I am certain that it will be interesting to witness and participate in the new world. What a time to be alive.
Why? Why wait for a while? Why is "leveraging" your goal for it? What does this even mean? 20 years ago were you waiting for things to get fleshed out online before you leverage it? Whatever that means.
No I don't find the web dull. Been here 23 years, always found fascinating stuff. Yes it is different now but also we have aged.
> Other than that, the web seems kinda boring lately.
Sorry but I think it is you not the web here.
You can level the same complaints to wearing fast fashion, picking which city to live in, and even choosing a tech stack to implement on. The homogeneity you're dismissing is what most people want in the first place. Decentralization won't change any of that.
No I'm not bored. But it's just a tool, for me.
There's a lot of fun stuff going on and the future looks bright.
Hopefully the domination of centralized SaaS of the last decade will mostly be an anachronism of our time, and the original hope of a decentralized p2p web will happen after all. We were trapped in a local maximum of thin clients and accounts, but maybe this will be the way out.
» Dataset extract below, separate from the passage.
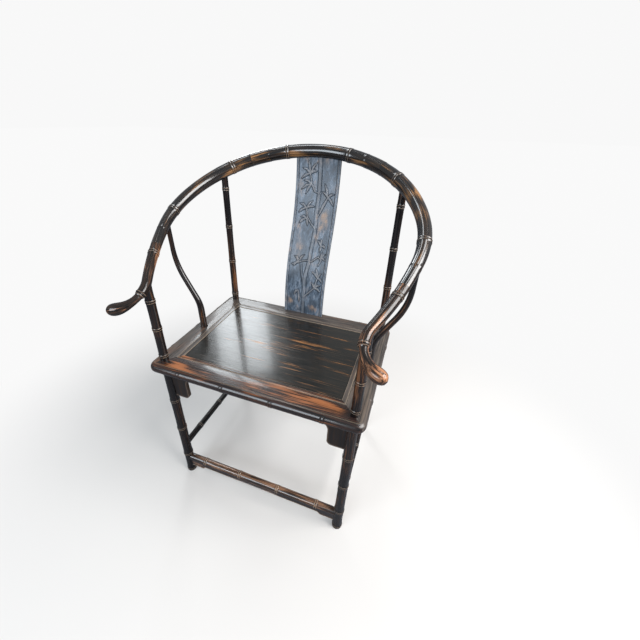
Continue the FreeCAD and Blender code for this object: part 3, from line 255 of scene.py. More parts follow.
def lacquered(name, dark, brown, amber, worn=(0.56, 0.64), fibre=(380, 380, 12),
              patch=(26, 26, 5), rub=(0.42, 0.27, 0.16), gloss=(0.14, 0.34), tool_marks=0.35,
              polish=0.35, softness=0.1, clouds=0.0, object_grain=None, sat_on=None):
    """Thin lacquer over open wood: dark, browner along the grain, worn through to amber where
    the streaks pass the worn range, and rubbed bare on raised edges. Fibres and patches are
    counted per metre, with the grain along Z of the piece's own timber, or of a CAD board turned
    by object_grain. Rub is the colour of a rubbed edge, gloss the range of roughness, polish and
    softness the clear coat, clouds darker patches, and sat_on a board's own worn place."""
    material = bpy.data.materials.new(name)
    material.use_nodes = True
    tree = material.node_tree
    shader = tree.nodes["Principled BSDF"]
    add = partial(wired, tree)

    if object_grain is None:
        timber = add("ShaderNodeAttribute", {}, "Vector", attribute_name="grain")
        raised = add("ShaderNodeAttribute", {}, "Fac", attribute_name="rubbed")
    else:
        place = add("ShaderNodeTexCoord", {}, "Object")
        timber = add("ShaderNodeMapping", {"Vector": place, "Rotation": object_grain})
        raised = None

    def grown(scale, detail, shift=0.0):
        spot = add("ShaderNodeMapping", {"Vector": timber, "Scale": scale,
                                         "Location": (shift, shift, shift)})
        return add("ShaderNodeTexNoise", {"Vector": spot, "Scale": 1.0, "Detail": detail,
                                          "Roughness": RAGGED})

    def span(value, low, high, start=0.0, end=1.0):
        return add("ShaderNodeMapRange", {0: value, 1: low, 2: high, 3: start, 4: end},
                   interpolation_type="SMOOTHSTEP")

    def blend(share, under, over):
        return add("ShaderNodeMixRGB", {0: share, 1: under, 2: (*over, 1)})

    def arithmetic(kind, first, second):
        return add("ShaderNodeMath", {0: first, 1: second}, operation=kind)

    fibres = grown(fibre, detail=4.0)
    patches = grown(patch, detail=2.0, shift=7.0)
    streaks = arithmetic("ADD", arithmetic("MULTIPLY", fibres, FIBRE_SHARE),
                         arithmetic("MULTIPLY", patches, PATCH_SHARE))
    if object_grain is None:
        streaks = arithmetic("ADD", streaks, add("ShaderNodeAttribute", {}, "Fac",
                                                 attribute_name="wear_and_highlight"))
    if sat_on is not None:
        *middle, reach, depth = sat_on
        away = add("ShaderNodeVectorMath", {0: place, 1: middle}, "Value",
                   operation="DISTANCE")
        streaks = arithmetic("ADD", streaks, span(away, 0, reach, depth, -depth))
    worn_through = span(streaks, *worn)
    halo = span(streaks, worn[0] - HALO_REACH, worn[1])
    colour = blend(span(fibres, *FIBRE_SPAN), (*dark, 1), brown)
    colour = blend(span(patches, *CLOUD_SPAN, clouds, 0), colour, shaded(dark, CLOUD_SHADE))
    colour = blend(arithmetic("MULTIPLY", halo, HALO_SHARE), colour, shaded(amber, HALO_SHADE))
    colour = blend(arithmetic("MULTIPLY", worn_through, WORN_SHARE), colour, amber)
    rough = arithmetic("ADD", span(fibres, *GLOSS_SPAN, *gloss),
                       arithmetic("MULTIPLY", worn_through, WORN_ROUGHER))
    if raised is not None:
        mottled = span(grown(MOTTLE, detail=2.0, shift=3.0), *MOTTLE_SPAN, MOTTLE_LEAST, 1)
        bare = arithmetic("MULTIPLY", span(raised, *BARE_SPAN), mottled)
        colour = blend(bare, colour, rub)
        rough = arithmetic("ADD", rough, arithmetic("MULTIPLY", bare, BARE_ROUGHER))
        # Painted shade: where rubbed falls below nothing, in hollows, the colour darkens towards a
        # shaded dark.
        sunk = span(arithmetic("MULTIPLY", raised, -1), *HOLLOW_SPAN, 0, HOLLOW_SHARE)
        colour = blend(sunk, colour, shaded(dark, HOLLOW_SHADE))
    tree.links.new(colour, shader.inputs["Base Color"])
    tree.links.new(rough, shader.inputs["Roughness"])
    marks = arithmetic("ADD", arithmetic("MULTIPLY", grown(fibre, detail=0.5), FIBRE_DEPTH),
                       arithmetic("MULTIPLY", grown(KNIFE_MARKS, detail=1.0, shift=5.0),
                                  KNIFE_DEPTH))
    bump = add("ShaderNodeBump", {"Height": marks, "Strength": tool_marks,
                                  "Distance": MARK_DEPTH})
    tree.links.new(bump, shader.inputs["Normal"])
    shader.inputs["Specular IOR Level"].default_value = 0.5
    shader.inputs["Coat Weight"].default_value = polish
    shader.inputs["Coat Roughness"].default_value = softness
    return material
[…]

The regular web was pretty scammy back then too and the spam problem is arguably what resulted in a lot of centralization (something urbit IDs fix).
Wake me up when September ends ;)
As a more earnest reply to OP I guess you could say I have been "jaded" about the internet/web since the late 2000s. The rise of social media I never particularly cared for. I enjoy[ed] a very small part of it but the negativity is quite draining and it is far too easy to get sucked into a negative echo chamber than a positive one.
With regards to blockchain and related technologies 'driving Web 3.0' I can't say I care all that much. I think some of it is great but a lot of the hyped parts, such as NFTs, are useless.
Yes, yes I know there are some sensible use cases for NFTs (such as concert tickets) but all this JPG NFT non-sense just makes it look like a bunch of adults getting excited over digital beanie babies.
I guess you could say I do miss the internet from the late 90s to the late 2000s. Perhaps it is just rose tinted memories of when I was a teenager but the rise of Napster then P2P then Bittorrent, then web video services, etc. along with high speed internet was truly amazing.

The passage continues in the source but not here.